SUPPLIED MATERIAL:
- - - -

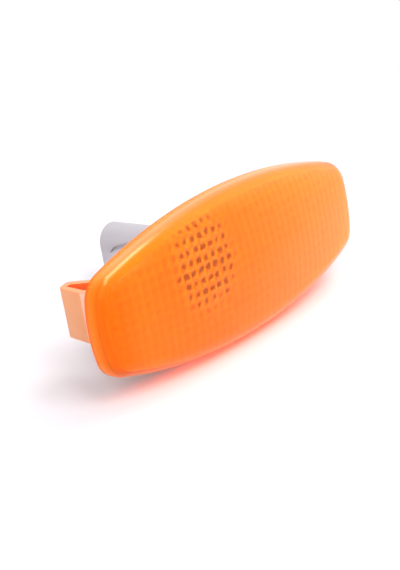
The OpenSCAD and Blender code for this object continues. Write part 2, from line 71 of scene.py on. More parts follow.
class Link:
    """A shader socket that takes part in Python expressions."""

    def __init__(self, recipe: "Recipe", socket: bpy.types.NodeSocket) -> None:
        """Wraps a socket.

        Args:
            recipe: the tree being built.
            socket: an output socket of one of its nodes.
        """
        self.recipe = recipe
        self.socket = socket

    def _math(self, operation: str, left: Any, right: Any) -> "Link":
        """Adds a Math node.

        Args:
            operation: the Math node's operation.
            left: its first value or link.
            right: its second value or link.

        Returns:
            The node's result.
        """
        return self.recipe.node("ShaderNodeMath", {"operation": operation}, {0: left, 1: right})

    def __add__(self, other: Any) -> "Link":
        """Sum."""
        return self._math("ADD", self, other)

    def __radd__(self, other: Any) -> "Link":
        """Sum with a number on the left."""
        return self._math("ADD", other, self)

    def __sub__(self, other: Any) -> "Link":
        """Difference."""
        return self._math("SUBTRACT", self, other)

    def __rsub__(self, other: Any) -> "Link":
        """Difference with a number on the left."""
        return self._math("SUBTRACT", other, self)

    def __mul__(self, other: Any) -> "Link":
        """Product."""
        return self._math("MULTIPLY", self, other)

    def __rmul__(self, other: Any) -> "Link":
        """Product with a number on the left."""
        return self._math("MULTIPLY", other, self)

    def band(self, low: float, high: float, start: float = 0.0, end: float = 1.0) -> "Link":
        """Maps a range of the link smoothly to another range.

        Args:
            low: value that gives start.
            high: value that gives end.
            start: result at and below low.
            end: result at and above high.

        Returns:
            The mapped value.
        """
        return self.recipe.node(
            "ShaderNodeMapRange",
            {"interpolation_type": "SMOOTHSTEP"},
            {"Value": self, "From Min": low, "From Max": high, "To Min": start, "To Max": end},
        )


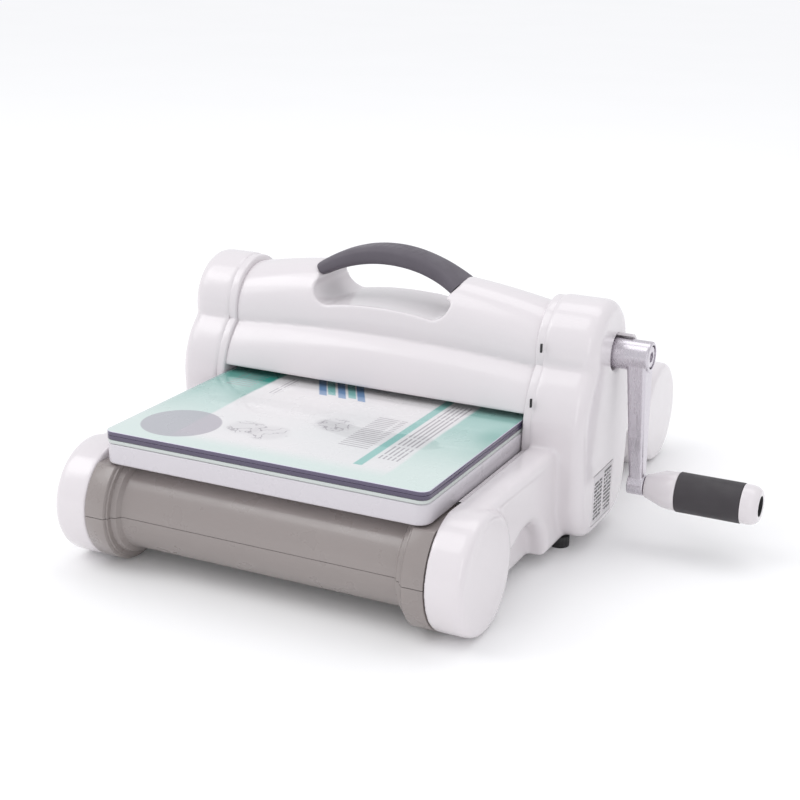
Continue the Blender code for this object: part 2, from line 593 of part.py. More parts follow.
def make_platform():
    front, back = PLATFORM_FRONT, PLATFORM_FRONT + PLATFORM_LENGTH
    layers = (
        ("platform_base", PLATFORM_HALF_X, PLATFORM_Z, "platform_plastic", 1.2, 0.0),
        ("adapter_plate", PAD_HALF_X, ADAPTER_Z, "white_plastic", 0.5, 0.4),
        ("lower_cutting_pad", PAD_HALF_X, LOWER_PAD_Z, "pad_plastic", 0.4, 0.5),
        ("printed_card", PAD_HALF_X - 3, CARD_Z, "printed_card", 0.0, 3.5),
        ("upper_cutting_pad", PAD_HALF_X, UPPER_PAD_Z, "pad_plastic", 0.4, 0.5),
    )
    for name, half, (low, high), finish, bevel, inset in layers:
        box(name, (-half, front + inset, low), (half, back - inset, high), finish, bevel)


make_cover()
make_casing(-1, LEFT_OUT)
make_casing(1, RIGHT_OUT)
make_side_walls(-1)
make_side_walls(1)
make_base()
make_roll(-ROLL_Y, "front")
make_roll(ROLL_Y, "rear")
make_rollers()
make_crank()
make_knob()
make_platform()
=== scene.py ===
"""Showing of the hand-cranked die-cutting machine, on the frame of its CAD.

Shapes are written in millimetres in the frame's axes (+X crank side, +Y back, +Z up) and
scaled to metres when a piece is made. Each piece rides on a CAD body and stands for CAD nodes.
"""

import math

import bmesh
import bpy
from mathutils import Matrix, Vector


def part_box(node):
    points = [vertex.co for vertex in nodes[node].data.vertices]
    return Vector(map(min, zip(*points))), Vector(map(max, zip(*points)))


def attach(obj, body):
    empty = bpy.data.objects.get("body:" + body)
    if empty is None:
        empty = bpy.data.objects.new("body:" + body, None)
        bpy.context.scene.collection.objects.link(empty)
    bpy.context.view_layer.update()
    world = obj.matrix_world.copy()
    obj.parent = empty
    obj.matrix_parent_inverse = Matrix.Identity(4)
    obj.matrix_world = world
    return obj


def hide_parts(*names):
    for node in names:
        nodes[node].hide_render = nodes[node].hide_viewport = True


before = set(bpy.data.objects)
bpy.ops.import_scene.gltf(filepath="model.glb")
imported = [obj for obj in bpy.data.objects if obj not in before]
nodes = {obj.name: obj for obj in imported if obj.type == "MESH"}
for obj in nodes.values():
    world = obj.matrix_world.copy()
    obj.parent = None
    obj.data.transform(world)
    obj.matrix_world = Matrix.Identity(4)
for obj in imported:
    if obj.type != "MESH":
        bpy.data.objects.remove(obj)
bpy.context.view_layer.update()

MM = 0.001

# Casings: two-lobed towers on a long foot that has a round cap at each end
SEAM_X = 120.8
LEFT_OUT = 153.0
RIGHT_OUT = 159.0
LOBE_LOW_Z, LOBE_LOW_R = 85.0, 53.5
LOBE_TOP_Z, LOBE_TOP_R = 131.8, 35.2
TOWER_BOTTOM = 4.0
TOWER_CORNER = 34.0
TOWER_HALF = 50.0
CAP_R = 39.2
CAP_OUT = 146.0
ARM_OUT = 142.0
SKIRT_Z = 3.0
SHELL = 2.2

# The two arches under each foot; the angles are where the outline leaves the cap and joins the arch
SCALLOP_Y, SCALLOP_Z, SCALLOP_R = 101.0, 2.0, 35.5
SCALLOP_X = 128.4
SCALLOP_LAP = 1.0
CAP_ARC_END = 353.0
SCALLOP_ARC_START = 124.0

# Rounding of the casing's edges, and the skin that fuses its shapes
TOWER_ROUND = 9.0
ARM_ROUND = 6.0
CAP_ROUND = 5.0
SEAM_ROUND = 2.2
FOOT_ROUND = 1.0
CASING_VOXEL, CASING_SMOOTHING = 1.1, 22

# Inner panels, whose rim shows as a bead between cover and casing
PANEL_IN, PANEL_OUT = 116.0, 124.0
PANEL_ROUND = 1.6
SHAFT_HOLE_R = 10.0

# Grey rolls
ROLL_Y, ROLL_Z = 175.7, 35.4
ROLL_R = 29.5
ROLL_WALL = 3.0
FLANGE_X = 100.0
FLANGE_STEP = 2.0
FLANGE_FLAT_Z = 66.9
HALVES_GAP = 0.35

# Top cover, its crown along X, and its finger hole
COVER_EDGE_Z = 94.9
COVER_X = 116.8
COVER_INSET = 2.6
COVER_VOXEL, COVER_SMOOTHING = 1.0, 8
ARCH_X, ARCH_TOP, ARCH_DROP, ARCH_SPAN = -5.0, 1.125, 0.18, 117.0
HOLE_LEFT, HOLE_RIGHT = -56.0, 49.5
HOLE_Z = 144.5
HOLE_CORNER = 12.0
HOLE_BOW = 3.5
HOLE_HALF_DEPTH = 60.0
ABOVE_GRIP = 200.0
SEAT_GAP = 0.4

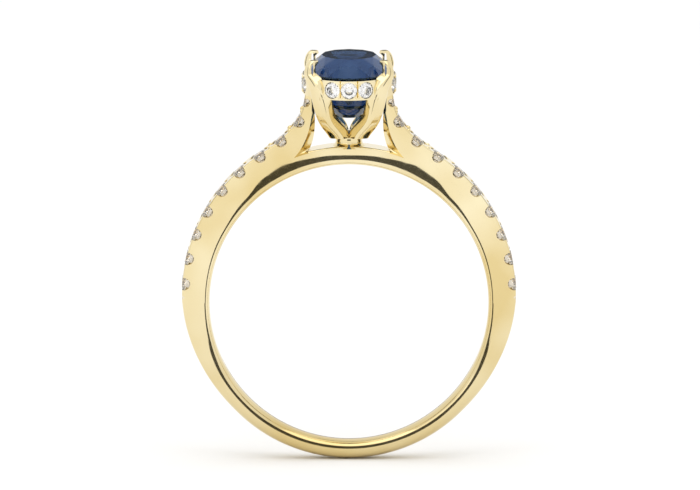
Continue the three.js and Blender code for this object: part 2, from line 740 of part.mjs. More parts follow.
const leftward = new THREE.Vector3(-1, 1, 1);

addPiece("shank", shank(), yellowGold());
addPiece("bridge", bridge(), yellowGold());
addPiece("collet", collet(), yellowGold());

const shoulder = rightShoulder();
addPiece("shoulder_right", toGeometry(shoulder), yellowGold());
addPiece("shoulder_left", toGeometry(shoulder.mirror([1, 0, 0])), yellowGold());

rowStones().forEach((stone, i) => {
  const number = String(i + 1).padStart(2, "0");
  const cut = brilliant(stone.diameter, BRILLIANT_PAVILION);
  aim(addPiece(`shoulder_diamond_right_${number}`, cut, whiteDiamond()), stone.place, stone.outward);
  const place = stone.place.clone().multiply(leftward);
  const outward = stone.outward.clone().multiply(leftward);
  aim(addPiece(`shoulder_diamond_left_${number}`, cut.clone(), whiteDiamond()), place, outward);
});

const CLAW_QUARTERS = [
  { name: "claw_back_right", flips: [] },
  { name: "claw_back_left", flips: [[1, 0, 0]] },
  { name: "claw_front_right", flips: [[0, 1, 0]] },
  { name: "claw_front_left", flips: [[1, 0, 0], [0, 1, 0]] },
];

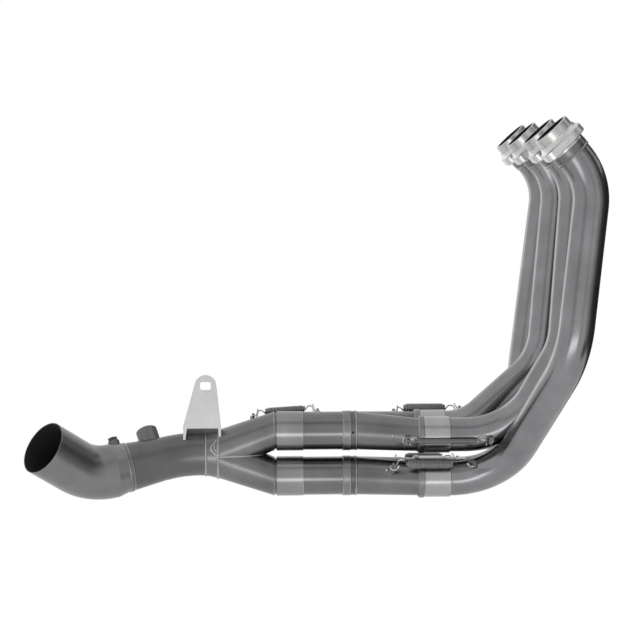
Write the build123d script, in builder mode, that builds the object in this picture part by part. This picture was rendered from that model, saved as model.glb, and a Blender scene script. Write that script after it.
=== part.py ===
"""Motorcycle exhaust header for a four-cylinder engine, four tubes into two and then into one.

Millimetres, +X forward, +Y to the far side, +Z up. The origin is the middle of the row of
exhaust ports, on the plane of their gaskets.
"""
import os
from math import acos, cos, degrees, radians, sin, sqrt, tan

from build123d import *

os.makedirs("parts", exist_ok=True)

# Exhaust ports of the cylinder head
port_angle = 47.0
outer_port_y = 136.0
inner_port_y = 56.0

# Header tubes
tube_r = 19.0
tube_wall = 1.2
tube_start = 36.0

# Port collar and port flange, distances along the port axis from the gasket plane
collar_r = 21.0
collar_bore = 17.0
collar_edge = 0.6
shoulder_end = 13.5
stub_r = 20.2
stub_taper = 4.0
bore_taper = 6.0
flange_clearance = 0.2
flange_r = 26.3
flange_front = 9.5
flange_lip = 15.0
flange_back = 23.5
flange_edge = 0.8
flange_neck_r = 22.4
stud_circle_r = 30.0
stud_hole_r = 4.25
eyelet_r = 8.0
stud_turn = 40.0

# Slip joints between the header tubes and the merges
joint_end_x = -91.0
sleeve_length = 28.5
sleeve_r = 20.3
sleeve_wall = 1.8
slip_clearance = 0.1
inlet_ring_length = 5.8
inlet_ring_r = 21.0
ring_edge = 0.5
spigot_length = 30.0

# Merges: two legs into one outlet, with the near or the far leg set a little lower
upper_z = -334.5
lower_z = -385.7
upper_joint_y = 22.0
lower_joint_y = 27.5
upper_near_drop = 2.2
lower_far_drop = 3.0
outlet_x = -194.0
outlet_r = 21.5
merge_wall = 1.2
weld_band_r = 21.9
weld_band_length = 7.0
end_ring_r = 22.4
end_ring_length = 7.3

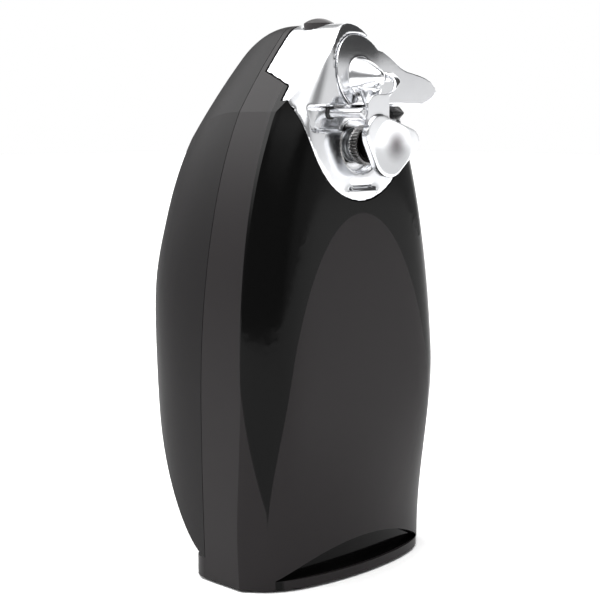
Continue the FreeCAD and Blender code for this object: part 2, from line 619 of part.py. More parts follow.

- - - -

EXERCISE REQUIREMENTS:
From the records above, repeat exactly the lines from the one with "make_cover()" through the one with "points = [vertex.co", both included.

FULL RESPONSE:
make_cover()
make_casing(-1, LEFT_OUT)
make_casing(1, RIGHT_OUT)
make_side_walls(-1)
make_side_walls(1)
make_base()
make_roll(-ROLL_Y, "front")
make_roll(ROLL_Y, "rear")
make_rollers()
make_crank()
make_knob()
make_platform()
=== scene.py ===
"""Showing of the hand-cranked die-cutting machine, on the frame of its CAD.

Shapes are written in millimetres in the frame's axes (+X crank side, +Y back, +Z up) and
scaled to metres when a piece is made. Each piece rides on a CAD body and stands for CAD nodes.
"""

import math

import bmesh
import bpy
from mathutils import Matrix, Vector


def part_box(node):
    points = [vertex.co for vertex in nodes[node].data.vertices]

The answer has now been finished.